Possible failure mode number one:  Your reader may get lost and confused by all the flashing back and forth, and give up on finishing the story.  If you’re going to use the flashback technique to deal with important events in the story’s past that deserve a full and direct presentation, be extra-careful to provide your reader with markers and signposts.  Give them details (verb tense changes, time and place references in the narrative, even explicit chapter or section headers if you think you need them) to let them know they’re heading into the past, and more details on the other side to let them know they’re coming back out of it.  No, it’s not mollycoddling your readers to do this; and you aren’t building a mental obstacle course for them so they can get a gold medal for running it, either.

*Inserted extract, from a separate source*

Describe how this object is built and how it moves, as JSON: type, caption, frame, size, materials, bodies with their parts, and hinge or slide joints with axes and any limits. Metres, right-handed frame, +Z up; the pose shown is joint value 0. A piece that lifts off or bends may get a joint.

Possible failure mode number two:  your readers may get more interested in the past of your story than in its present.  This happens a lot with the sort of books where the main plot arc involves finding out the deeply buried family secret, or the suffering hero’s secret trauma, or the dreadful thing that the students of Professor Thingummy’s Early Western Drama class did during the summer of 1995.  If you’ve got something portentous and dramatic like that lurking in the backstory for the hero or heroine to find out, you need to make sure you’ve got something even more portentous and dramatic going on in the front story, just to make certain that your reader cares enough about the story’s present to want to keep on reading about it.  Otherwise, your readers are likely to read the interesting backstory bits and skip the boring front story bits, which will leave them with only half the book that you meant them to read.

(Yes, I admit it.  I once co-wrote a book where a good portion of the plot involved a bunch of interpolated backstory bits.  In my defense, I set them off from the main text in separate chapters and labelled them and timestamped them clearly, and ran them in their own proper chronological order.  I thought it was necessary.  And I hope it worked.)